Several readers wrote to explain the situation to the clearly confused Kocieniewski. In response, he wrote a blog post in which he muddled things further. In the blog post, he acknowledged, “The fact that the individual who exercises the option is taxed on income equal to the ‘mirror deduction’ taken by the company… led some readers to write that the policy is revenue neutral and therefore not a tax break at all.” Then in a bizarre absence of logic, he offered as a counterargument, “But the bipartisan Joint Committee on Taxation has estimated that limiting companies’ deduction to the amount they declare as an expense would increase federal revenue by $25 billion over the next decade.” This makes no sense as evidence that the current policy isn’t revenue neutral. If I get one dollar from Bob and give one dollar to Jill, that transaction is revenue neutral for me. If, instead, I got a dollar from Bob and didn’t have to give one to Jill, the situation would be better for me, but it wouldn’t be revenue neutral. The real problem for Kocieniewski seems to be that a revenue neutral tax policy in line with longstanding principles of taxation doesn’t make for a very good news story.

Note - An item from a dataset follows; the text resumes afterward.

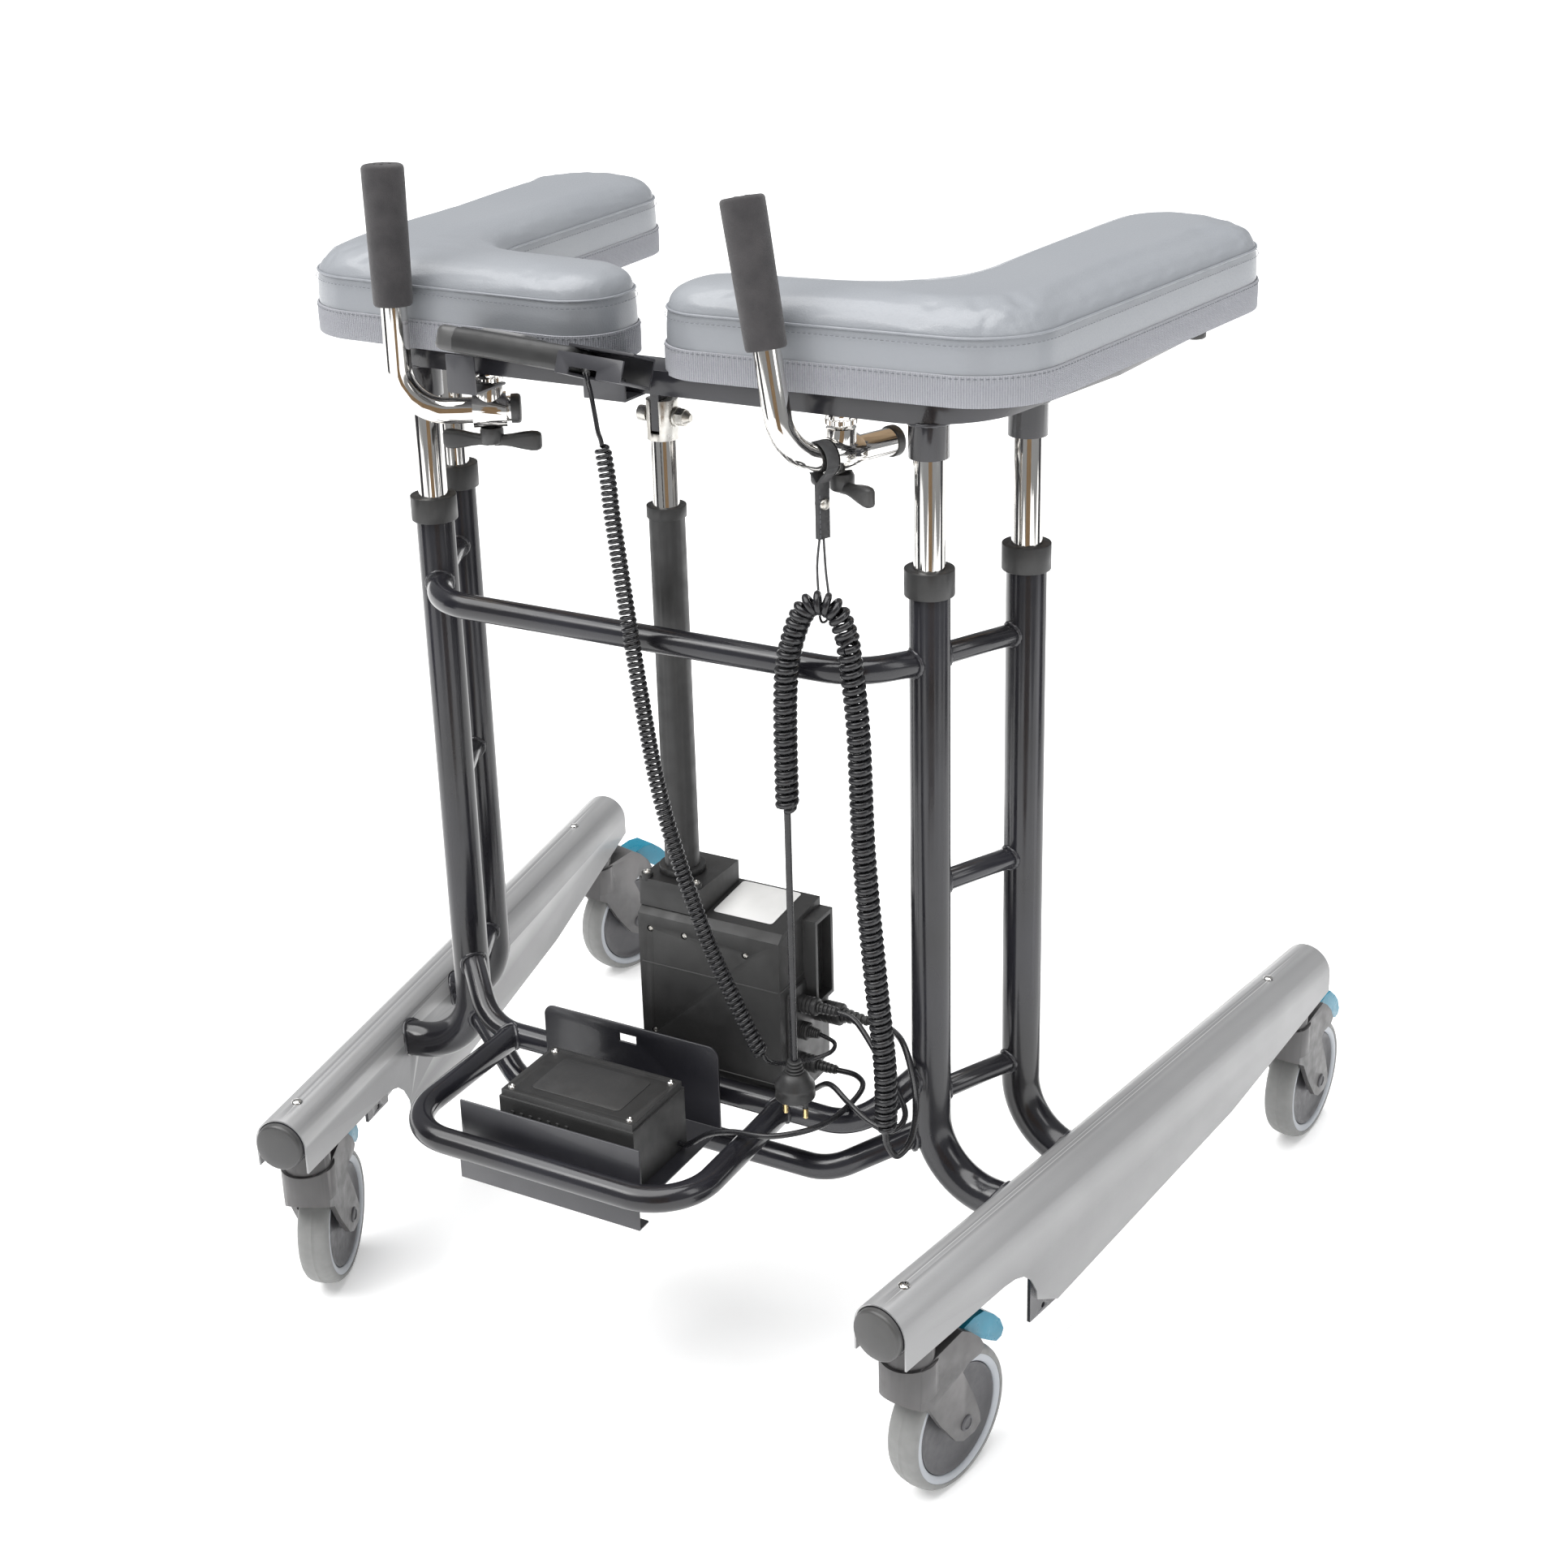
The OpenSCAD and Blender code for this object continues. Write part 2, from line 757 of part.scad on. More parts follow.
// A handle's own frame: X and Z square to the arm, Y along the arm towards its capped end
module on_stud(side, turn_angle) {
  translate([side * stud_x, stud_y, arm_z])
    rotate([0, 0, -turn_angle])
      children();
}

module clamp_sleeve() {
  difference() {
    union() {
      rotate([90, 0, 0])
        cylinder(r = 15, h = 28, center = true);
      cylinder(r = 12, h = 21.3);
    }
    rotate([90, 0, 0])
      cylinder(r = handle_r + gap, h = 40, center = true);
    translate([0, 0, 15.9])
      cylinder(r = 5 + gap, h = 10);
    translate([0, 0, -20])
      cylinder(r = 4 + gap, h = 20);
  }
}

module clamp_right() place() color([0.8, 0.8, 0.8]) on_stud(1, arm_turn_right) clamp_sleeve();

module clamp_left() place() color([0.8, 0.8, 0.8]) on_stud(-1, arm_turn_left) clamp_sleeve();

// Tube along the arm, bent upwards into the grip's core, with a cap on its other end
module handle_tube(reach, tail, lean) {
  rotate([0, -lean, 0])
    difference() {
      union() {
        translate([0, handle_bend - reach, 0])
          rotate([-90, 0, 0])
            cylinder(r = handle_r, h = tail + reach - handle_bend);
        translate([0, handle_bend - reach, handle_bend])
          rotate([90, 0, 90])
            rotate([0, 0, 180])
              rotate_extrude(angle = 90)
                translate([handle_bend, 0])
                  circle(r = handle_r);
        translate([0, -reach, handle_bend])
          cylinder(r = handle_r, h = handle_height - 4 - handle_bend);
      }
      translate([0, -reach, handle_height - 60])
        cylinder(r = 9, h = 80);
    }
  translate([0, tail, 0])
    rotate([-90, 0, 0])
      cylinder(r = 12, h = 3);
}

module handle_grip(reach, lean) {
  rotate([0, -lean, 0])
    translate([0, -reach, handle_height - grip_length])
      difference() {
        union() {
          cylinder(r1 = 16.2, r2 = 17.4, h = grip_length - 3);
          translate([0, 0, grip_length - 3])
            cylinder(r1 = 17.4, r2 = 15, h = 3);
        }
        translate([0, 0, -1])
          cylinder(r = handle_r, h = grip_length - 3);
        for (a = [0, 90, 180, 270])
          rotate([0, 0, a])
            translate([6, 0, grip_length - 3])
              cylinder(r = 1.2, h = 5);
      }
}

module handle_right() place() color([0.8, 0.8, 0.8])
  on_stud(1, arm_turn_right) handle_tube(arm_reach_right, arm_tail_right, grip_lean_right);

module handle_left() place() color([0.8, 0.8, 0.8])
  on_stud(-1, arm_turn_left) handle_tube(arm_reach_left, arm_tail_left, grip_lean_left);

module grip_right() place() color([0.22, 0.22, 0.23])
  on_stud(1, arm_turn_right) handle_grip(arm_reach_right, grip_lean_right);

module grip_left() place() color([0.22, 0.22, 0.23])
  on_stud(-1, arm_turn_left) handle_grip(arm_reach_left, grip_lean_left);

// Wing knob below a clamp, its threaded pin reaching up into the sleeve's wall
module wing_knob(turned) {
  translate([0, 0, -23.5]) {
    cylinder(r = 9.5, h = 8.4);
    cylinder(r = 4, h = 11.3);
    for (a = [turned, turned + 180])
      rotate([0, 0, a]) {
        translate([0, -7, -4])
          cube([32, 14, 8]);
        translate([32, 0, -6])
          cylinder(r = 11, h = 9);
      }
  }
}

module knob_right() place() color([0.1, 0.1, 0.11]) on_stud(1, 0) wing_knob(-30);

module knob_left() place() color([0.1, 0.1, 0.11]) on_stud(-1, 0) wing_knob(19);

// Strap looped over the right handle tube and riveted below it
module cord_strap() place() color([0.1, 0.1, 0.11])
  on_stud(1, arm_turn_right)
    translate([0, -20.5, 0]) {
      rotate([90, 0, 0])
        linear_extrude(11, center = true)
          difference() {
            union() {
              circle(r = 14.4);
              polygon([[-14.4, 0], [-14, -5], [-2.4, -19], [-2.4, -64], [2.4, -64], [2.4, -19], [14, -5],
                [14.4, 0]]);
            }
            circle(r = 13);
            polygon([[-13, 0], [-12.7, -4], [0, -18.7], [12.7, -4], [13, 0]]);
          }
      translate([-4.2, 0, -36])
        rotate([0, 90, 0])
          cylinder(r = 4, h = 8.4);
    }

module hanging_string() place() color([0.06, 0.06, 0.07]) {
  rod([155, -104, 757], [176, -134, 716], 1);
  rod([158, -103, 757], [185, -132, 716], 1);
}

// The handset lies in its own frame, tilted and rolled
module on_handset() translate(handset_centre) rotate([-20, 3, 0]) children();

module handset_body() place() color([0.2, 0.2, 0.21])
  on_handset()
    difference() {
      translate([-65, -21, -10])
        cube([130, 42, 20]);
      translate([-30, -12, 7])
        cube([44, 24, 5]);
    }

// Up and down rocker on the handset's top face
module handset_rocker() place() color([0.35, 0.36, 0.38])
  on_handset() {
    translate([-29, -11, 8])
      cube([42, 22, 3.4]);
    translate([-8, 0, 8])
      rotate([90, 0, 0])
        cylinder(r = 0.9, h = 20, center = true);
  }

// Sheet sleeve round the handset's end, its strip to the left stud and the plate under the bar
module handset_holder() place() color([0.1, 0.1, 0.11]) {
  on_handset()
    difference() {
      translate([55, -23.5, -12.5])
        cube([60, 47, 25]);
      translate([54, -21.2, -10.2])
        cube([62, 42.4, 20.4]);
      translate([54, -30, 5])
        cube([62, 20, 10]);
      translate([67, -30, -14])
        cube([26, 36, 8]);
    }
  translate([-180, -113, bar_underside - 11.8])
    cube([28, 2, 32]);
  difference() {
    translate([-180, -113, bar_underside - 11.8])
      cube([28, 42, 2]);
    translate([-stud_x, stud_y, 835])
      cylinder(r = 5.2, h = 14);
    translate([-stud_x - 5.2, stud_y, 835])
      cube([10.4, 20, 14]);
  }
  translate([-45, -114, bar_underside - 2])
    cube([39, 54, 2]);
  translate([-45, -114, bar_underside - 2])
    cube([39, 2, 18]);
}

// Caster parts in their own frame: the stem on Z, the wheel trailing along Y
fork_side = [[-24, 118], [-24, 148], [0, 149], [42, 155], [54, 147], [66, 135], [72, 124], [67, 119],
  [50, 119], [43, 115], [50, 100], [58, 84], [66, 62], [67, 52], [59, 47], [44, 47], [34, 53], [14, 80],
  [0, 104]];

module caster_fork() {
  difference() {
    union() {
      intersection() {
        rotate([90, 0, 90])
          linear_extrude(42, center = true)
            polygon(fork_side);
        union() {
          cylinder(r = 24, h = 200);
          translate([-30, 0, 0])
            cube([60, 100, 200]);
        }
      }
      translate([0, 0, 118])
        cylinder(r = 24, h = 30);
      translate([0, 0, 148])
        cylinder(r = 21, h = 20);
    }
    translate([0, trail, wheel_r])
      rotate([0, 90, 0])
        cylinder(r = wheel_r + 3, h = wheel_width + 3, center = true);
    translate([-13.6, 50, 110])
      cube([27.2, 60, 60]);
    translate([0, 0, 143.5])
      cylinder(r = 6, h = 40);
  }
  translate([0, trail, wheel_r])
    rotate([0, 90, 0])
      cylinder(r = 4, h = 42, center = true);
  translate([0, 62, 136])
    rotate([0, 90, 0])
      cylinder(r = 2.5, h = 30, center = true);
}

module caster_wheel() {
  half = wheel_width / 2;
  translate([0, trail, wheel_r])
    rotate([0, 90, 0])
      rotate_extrude($fn = 72)
        polygon([[4 + gap, -half + 1], [12, -half + 1], [15, -half + 5], [46, -half + 5], [50, -half + 2],
          [54, -half], [58, -half], [61, -half + 4], [wheel_r, -4], [wheel_r, 4], [61, half - 4], [58, half],
          [54, half], [50, half - 2], [46, half - 5], [15, half - 5], [12, half - 1], [4 + gap, half - 1]]);
}

module brake_pedal() {
  difference() {
    rotate([90, 0, 90])
      linear_extrude(26, center = true)
        polygon([[52, 138], [52, 146], [68, 149], [82, 147.5], [95, 137], [104, 127], [109, 115],
          [106, 109], [99, 108], [90, 114], [80, 121.5], [72, 127], [64, 130]]);
    translate([0, 62, 136])
      rotate([0, 90, 0])
        cylinder(r = 2.5 + gap, h = 40, center = true);
  }
}

// Position of a caster's stem: end 0 is the front, end 1 the rear
module at_stem(side, end, yaw) {
  p = leg_start + stem_along[end] * [sin(leg_angle), cos(leg_angle)];
  translate([side * p[0], p[1], 0])
    rotate([0, 0, yaw])
      children();
}

module fork_front_left() place() color([0.37, 0.36, 0.37]) at_stem(-1, 0, yaw_front_left) caster_fork();
module fork_front_right() place() color([0.37, 0.36, 0.37]) at_stem(1, 0, yaw_front_right) caster_fork();
module fork_rear_left() place() color([0.37, 0.36, 0.37]) at_stem(-1, 1, yaw_rear_left) caster_fork();
module fork_rear_right() place() color([0.37, 0.36, 0.37]) at_stem(1, 1, yaw_rear_right) caster_fork();

module wheel_front_left() place() color([0.5, 0.5, 0.5]) at_stem(-1, 0, yaw_front_left) caster_wheel();
module wheel_front_right() place() color([0.5, 0.5, 0.5]) at_stem(1, 0, yaw_front_right) caster_wheel();
module wheel_rear_left() place() color([0.5, 0.5, 0.5]) at_stem(-1, 1, yaw_rear_left) caster_wheel();
module wheel_rear_right() place() color([0.5, 0.5, 0.5]) at_stem(1, 1, yaw_rear_right) caster_wheel();

module pedal_front_left() place() color([0.2, 0.6, 0.75]) at_stem(-1, 0, yaw_front_left) brake_pedal();
module pedal_front_right() place() color([0.2, 0.6, 0.75]) at_stem(1, 0, yaw_front_right) brake_pedal();
module pedal_rear_left() place() color([0.2, 0.6, 0.75]) at_stem(-1, 1, yaw_rear_left) brake_pedal();
module pedal_rear_right() place() color([0.2, 0.6, 0.75]) at_stem(1, 1, yaw_rear_right) brake_pedal();

front_columns();
rear_columns();
side_rungs();
upper_crossbar();
lower_crossbars();
tray_hoop();
leg_tubes();
leg_covers();
leg_end_caps();
cover_rivets();
column_collars();
battery_tray();
battery_box();
battery_cells();
actuator_housing();
actuator_tube();
actuator_motor();
spindle();
cord_plugs();
caster_stems();
handset_cord();
mains_cord_feed();
battery_lead();
motor_lead();
lift_tubes();
armrest_bar();
cushion_boards();
cushion_left();
cushion_right();
actuator_rod();
rod_fork();
fork_bolt();
clamp_studs();
handset_body();
handset_holder();
handset_rocker();
mains_cord_hung();
mains_plug();
hanging_string();
clamp_left();
clamp_right();
handle_left();
handle_right();
grip_left();
grip_right();
knob_left();
knob_right();
cord_strap();
fork_front_left();
fork_front_right();
fork_rear_left();
fork_rear_right();
wheel_front_left();
wheel_front_right();
wheel_rear_left();
wheel_rear_right();
pedal_front_left();
pedal_front_right();
pedal_rear_left();
pedal_rear_right();
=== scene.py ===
"""Looks of an electric forearm-support walker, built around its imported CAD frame.

Lengths are in metres, in the frame's own axes: +Z up, +X sideways, -Y towards the walker's front.
"""

import json
import math

import bmesh
import bpy
import numpy as np
from mathutils import Matrix, Vector


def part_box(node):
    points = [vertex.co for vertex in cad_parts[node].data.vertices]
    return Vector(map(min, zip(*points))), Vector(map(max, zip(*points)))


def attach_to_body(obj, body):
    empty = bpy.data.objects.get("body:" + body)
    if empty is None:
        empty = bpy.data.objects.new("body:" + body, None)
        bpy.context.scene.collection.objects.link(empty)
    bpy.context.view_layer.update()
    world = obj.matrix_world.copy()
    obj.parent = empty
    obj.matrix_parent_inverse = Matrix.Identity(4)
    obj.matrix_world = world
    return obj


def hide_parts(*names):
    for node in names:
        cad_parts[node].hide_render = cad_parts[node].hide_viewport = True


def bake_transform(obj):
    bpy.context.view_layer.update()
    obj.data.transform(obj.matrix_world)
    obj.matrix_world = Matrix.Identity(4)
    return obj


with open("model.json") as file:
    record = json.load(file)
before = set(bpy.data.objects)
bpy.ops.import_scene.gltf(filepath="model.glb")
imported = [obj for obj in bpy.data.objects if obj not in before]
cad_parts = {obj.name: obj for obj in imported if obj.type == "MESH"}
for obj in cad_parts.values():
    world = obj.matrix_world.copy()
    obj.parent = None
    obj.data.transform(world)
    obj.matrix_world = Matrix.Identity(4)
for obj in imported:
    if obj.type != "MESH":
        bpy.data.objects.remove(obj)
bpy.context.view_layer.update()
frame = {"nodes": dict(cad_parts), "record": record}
nodes = frame["nodes"]
bodies = frame["record"]["behaviour"]["bodies"]
body_of = {node: body for body, members in bodies.items() for node in members}
scene = bpy.context.scene


def layout(x, y, z):
    """A point of the CAD layout, which is drawn in millimetres from a line 100 mm in front of the middle."""
    return Vector((x, y - 100, z)) / 1000


# ---------------------------------------------------------------- camera, light and floor


def add_camera():
    azimuth, elevation, roll = (math.radians(a) for a in (28.13, 20.35, -1.09))
    back = Vector((math.sin(azimuth) * math.cos(elevation), -math.cos(azimuth) * math.cos(elevation),
                   math.sin(elevation)))
    level = Vector((math.cos(azimuth), math.sin(azimuth), 0))
    over = back.cross(level)
    right = math.cos(roll) * level + math.sin(roll) * over
    up = math.cos(roll) * over - math.sin(roll) * level
    data = bpy.data.cameras.new("camera")
    data.lens = 52.91
    data.shift_x = -0.0329
    data.shift_y = -0.0938
    data.clip_end = 60
    camera = bpy.data.objects.new("camera", data)
    place = Matrix((right, up, back)).transposed().to_4x4()
    place.translation = (0.9708, -1.6970, 1.3106)
    camera.matrix_world = place
    scene.collection.objects.link(camera)
    scene.camera = camera


def add_soft_light(name, place, aim, size, power, colour=(1, 1, 1)):
    data = bpy.data.lights.new(name, "AREA")
    data.shape = "RECTANGLE"
    data.size, data.size_y = size
    data.energy = power
    data.color = colour
    light = bpy.data.objects.new(name, data)
    light.location = place
    light.rotation_euler = (Vector(aim) - Vector(place)).to_track_quat("-Z", "Y").to_euler()
    light.visible_camera = False
    scene.collection.objects.link(light)


def add_studio():
    world = bpy.data.worlds.new("studio")
    scene.world = world
    world.use_nodes = True
    backdrop = world.node_tree.nodes["Background"]
    backdrop.inputs["Color"].default_value = (0.97, 0.985, 1.0, 1)
    backdrop.inputs["Strength"].default_value = 0.32
    middle = (0, 0, 0.6)
    add_soft_light("key_light", (-1.5, -2.4, 3.3), middle, (1.7, 1.2), 26, (1, 0.99, 0.97))
    add_soft_light("side_light", (3.0, -0.6, 2.4), middle, (0.9, 2.2), 18)
    sky = bpy.data.lights.new("ceiling", "SUN")
    sky.energy = 4.3
    sky.angle = math.radians(70)
    ceiling = bpy.data.objects.new("ceiling", sky)
    ceiling.rotation_euler = (math.radians(8), math.radians(-12), 0)
    scene.collection.objects.link(ceiling)
    scene.view_settings.view_transform = "Standard"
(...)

Readers continued to try to enlighten Kocieniewski in comments on his blog post. Many of the comments reflect a far better understanding of the issue than either the original article or the follow-up post. In an ideal world, Kocieniewski might read these comments and use the newfound understanding of his errors to improve the quality of future articles. But I doubt that will happen.
The Times doesn’t seem to be learning from its mistakes, either. It may change its bylines from time to time, but it still has not figured out that the editorial section isn’t supposed to be printed on the front page.